19 - Computational thinking and Problem-solving

Write pseudocode for a linear search algorithm.

DECLARE MyList : ARRAY[0:9] OF INTEGER
DECLARE MaxIndex : INTEGER
DECLARE Index : INTEGER
DECLARE Found : BOOLEAN
DECLARE ValueToFind : INTEGER

INPUT ValueToFind
Found ← FALSE
Index ← 0
MaxIndex ← 9

REPEAT
 IF MyList[Index] = ValueToFind THEN
 Found ← TRUE
 ENDIF
 Index ← Index + 1
UNTIL Found OR Index > MaxIndex

IF Found THEN
 OUTPUT "Value found at position ", Index
ELSE
 OUTPUT "Value not found"
ENDIF

Write pseudocode for a binary search algorithm.

DECLARE Names : ARRAY[0:99] OF STRING
DECLARE Lower, Upper, Mid : INTEGER
DECLARE Exit : BOOLEAN
DECLARE Target : STRING
Lower ← 0
Upper ← 99
Mid ← 0
Exit ← FALSE

OUTPUT "Enter the name to be found "
INPUT Target

REPEAT
   IF Upper < Lower THEN
      OUTPUT Target, " does not exist"
      Exit ← TRUE
   ENDIF

   Mid ← Lower + (Upper – Lower + 1) DIV 2

   IF Names[Mid] < Target THEN
      Lower ← Mid + 1
   ENDIF

   IF Names[Mid] > Target THEN
      Upper ← Mid - 1
   ENDIF

   IF Names[Mid] = Target THEN
      OUTPUT Target, " was found at location ", Mid
      Exit ← TRUE
   ENDIF
UNTIL Exit = TRUE

Write pseudocode for an insertion sort algorithm.

DECLARE MyList : ARRAY[1:249] OF INTEGER
DECLARE ListSize, Index : INTEGER
DECLARE Temp : INTEGER
DECLARE Counter : INTEGER

ListSize ← 249
FOR Index ← 2 TO ListSize
   Temp ← MyList[Index]
   Counter ← Index

   WHILE Counter > 1 AND MyList[Counter - 1] < Temp
      MyList[Counter] ← MyList[Counter - 1]
      Counter ← Counter – 1
   ENDWHILE

   MyList[Counter] ← Temp
NEXT Index

Write pseudocode for a bubble sort algorithm.

DECLARE MyList : ARRAY[1:249] OF INTEGER
DECLARE ListSize, Index : INTEGER
DECLARE Temp : INTEGER
DECLARE Counter : INTEGER
DECLARE Flag : BOOLEAN

ListSize ← 249
Flag ← TRUE

WHILE Flag = TRUE
   Flag ← FALSE
   FOR Index ← 1 TO ListSize - 1
      IF MyList[Index] < MyList[Index + 1] THEN
         Temp ← MyList[Index]
         MyList[Index] ← MyList[Index + 1]
         MyList[Index + 1] ← Temp
         Flag ← TRUE
      ENDIF
   NEXT Index
ENDWHILE

Describe the factors that may affect the performance of a sorting algorithm. [3]

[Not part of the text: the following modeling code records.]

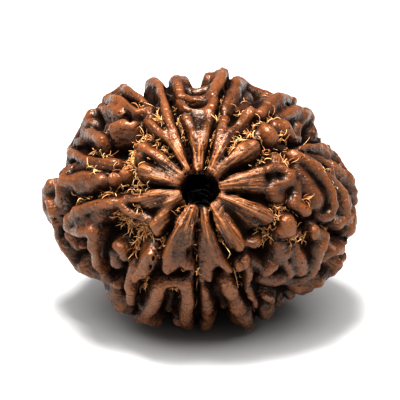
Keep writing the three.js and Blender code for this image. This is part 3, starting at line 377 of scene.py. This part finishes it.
# Hollows between the ribs: [angle, reach, radius, depth below the ellipsoid].
HOLLOWS = [
    [566, 0.82, 1.0, 1.0],
    [593, 0.74, 0.9, 0.9],
    [618, 0.72, 0.8, 1.0],
    [638, 0.68, 0.9, 0.9],
    [505, 0.5, 0.9, 0.9],
    [515, 0.68, 0.7, 0.8],
    [480, 0.45, 0.8, 0.7],
    [475, 0.7, 0.8, 0.7],
    [570, 0.45, 1.2, 0.7],
    [590, 0.36, 0.9, 0.8],
    [538, 0.88, 0.8, 1.0],
    [684, 0.4, 0.9, 0.7],
    [690, 0.56, 0.7, 0.8],
    [668, 0.47, 0.8, 0.7],
    [381, 0.74, 0.6, 0.8],
    [363, 0.82, 0.8, 0.8],
    [394, 0.38, 0.8, 0.7],
    [410, 0.58, 0.8, 0.6],
]

# The dried fibres
FIBRE_DENSITY = 1.3  # fibres drawn for each that the patches list
FIBRES_A_CLEFT = 26
FIBRE_SIDES = 4
FIBRE_STEPS = 7
FIBRE_RADII = (0.022, 0.05)
FIBRE_END_WIDTH = 0.35  # as a share of the middle's
FIBRE_END_HEIGHT = 0.35  # as a share of how high its middle arches
FIBRE_LEVELLING = 0.7  # how much of its way off the surface a fibre loses at each step
FIBRE_CLINGING = 0.8  # how much of the way back to its height over the surface it goes at each step

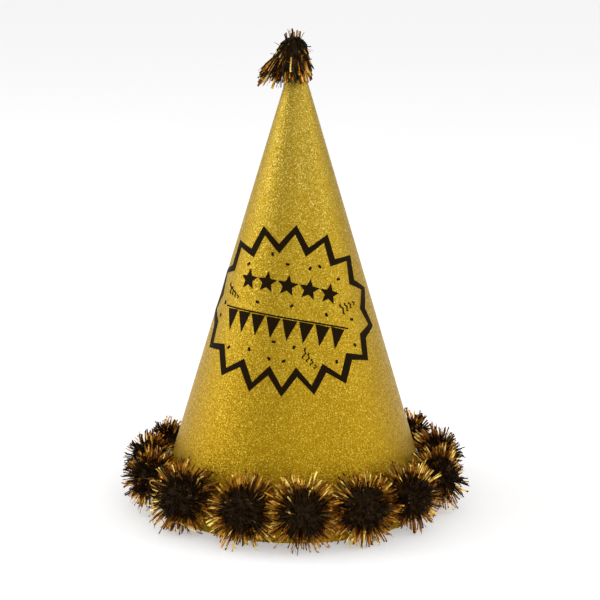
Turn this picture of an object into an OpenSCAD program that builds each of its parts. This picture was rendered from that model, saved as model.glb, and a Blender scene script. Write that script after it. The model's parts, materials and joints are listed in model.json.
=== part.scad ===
// Party cone hat: a sheet of card with a glitter face, rolled into a tall cone and lapped
// at the back, with a printed starburst on the front, a ring of tinsel pompoms glued
// round the rim and one more pushed over the tip.
// The rim stands on z = 0, the axis is Z, the front is -Y and the lap seam is at +Y.

/* [Cone] */
// Outer diameter of the cone at its rim
rim_d = 150; // [140:1:160]
// Height at which the outer faces of the cone would meet
apex_h = 249.5; // [240:0.5:260]
// Thickness of the card
board_t = 0.7; // [0.5:0.1:0.8]
// Thickness of the glitter face
cover_t = 0.3; // [0.2:0.1:0.4]
// Outer radius of the cone where its tip is cut off
tip_r = 2; // [2:0.1:3]
// Height of the glitter face's lower edge above the card's
cover_lift = 0.3; // [0.2:0.1:0.6]

/* [Lap seam] */
// Angle that the flap laps over the start of the sheet
flap_angle = 10; // [7:1:10]
// Angle of the step in which the card rises to become the flap
step_angle = 2.5; // [2:0.5:2.5]
// Thickness of the double-sided tape in the lap
tape_t = 0.1; // [0.1:0.05:0.15]

/* [Cord slits] */
// Width of the two slits for the barbed ends of a chin elastic
cord_slit_w = 5; // [4:0.5:6]
// Height of a slit's cut
cord_slit_h = 1; // [0.8:0.1:1.5]
// Height of the slits above the rim
cord_slit_z = 6; // [5:0.5:8]
// Angle of the slits from the front
cord_slit_angle = 87; // [86:0.5:88]

/* [Pompoms] */
// Number of pompoms round the rim
pompom_count = 15; // [14:1:16]
// Diameter of a rim pompom
pompom_d = 37.6; // [36:0.2:37.6]
// Radius of the ring on which the pompoms' centres lie
ring_r = 82; // [81:0.5:84]
// Height of the pompoms' centres
ring_z = 19; // [19:0.5:22]
// Angle of the first pompom from the front
first_angle = 3; // [2:0.5:4]
// Diameter of a glue dot behind a pompom
glue_d = 9; // [8:1:11]

/* [Tip pompom] */
// Radius of the skirt of strands at its lower edge
skirt_r = 14.5; // [13:0.5:15]
// Radius of the crown
crown_r = 9.5; // [8:0.5:10]
// Height of the skirt's lower edge
skirt_z = 225; // [224:0.5:227]
// Height of the crown's centre
crown_z = 245; // [244:0.5:246]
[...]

• The initial order of the data

• The number of data items to be sorted

• The efficiency of the sorting algorithm

Explain what is meant by recursion. [3]

• A process using a function or procedure defined in terms of itself / calls itself.

• A recursive process must have a base case (which is a way to return without making a recursive call) // terminating solution // concept of unwinding described

• There must (also) be a general case where the recursive call takes place.

Describe the essential features of recursion. [5]

• Must have a base case/stopping condition

• Must have a general case

• …which calls itself (recursively) // Defined in terms of itself

• …which changes its state and moves towards the base case

• Unwinding can occur once the base case is reached.

Describe the benefits of recursion. [2]

• can contain fewer programming statements than an iterative solution

• can solve complex problems in a simpler way

Explain why a stack is a suitable abstract data type (ADT) to implement for recursion. [5]

• A stack is a LIFO data structure

• Each recursive call is pushed onto the stack

• … and is then popped as the function ends

• Enables backtracking/unwinding

• … to maintain the required order.

Explain how a compiler makes use of a stack when translating recursive programming code. [5]

• The compiler must produce object code to

• …push return addresses / values of local variables onto a stack

• …with each recursive call // … to set up winding

• …pop return addresses / values of local variables off the stack …

• …after the base case is reached // … to implement unwinding.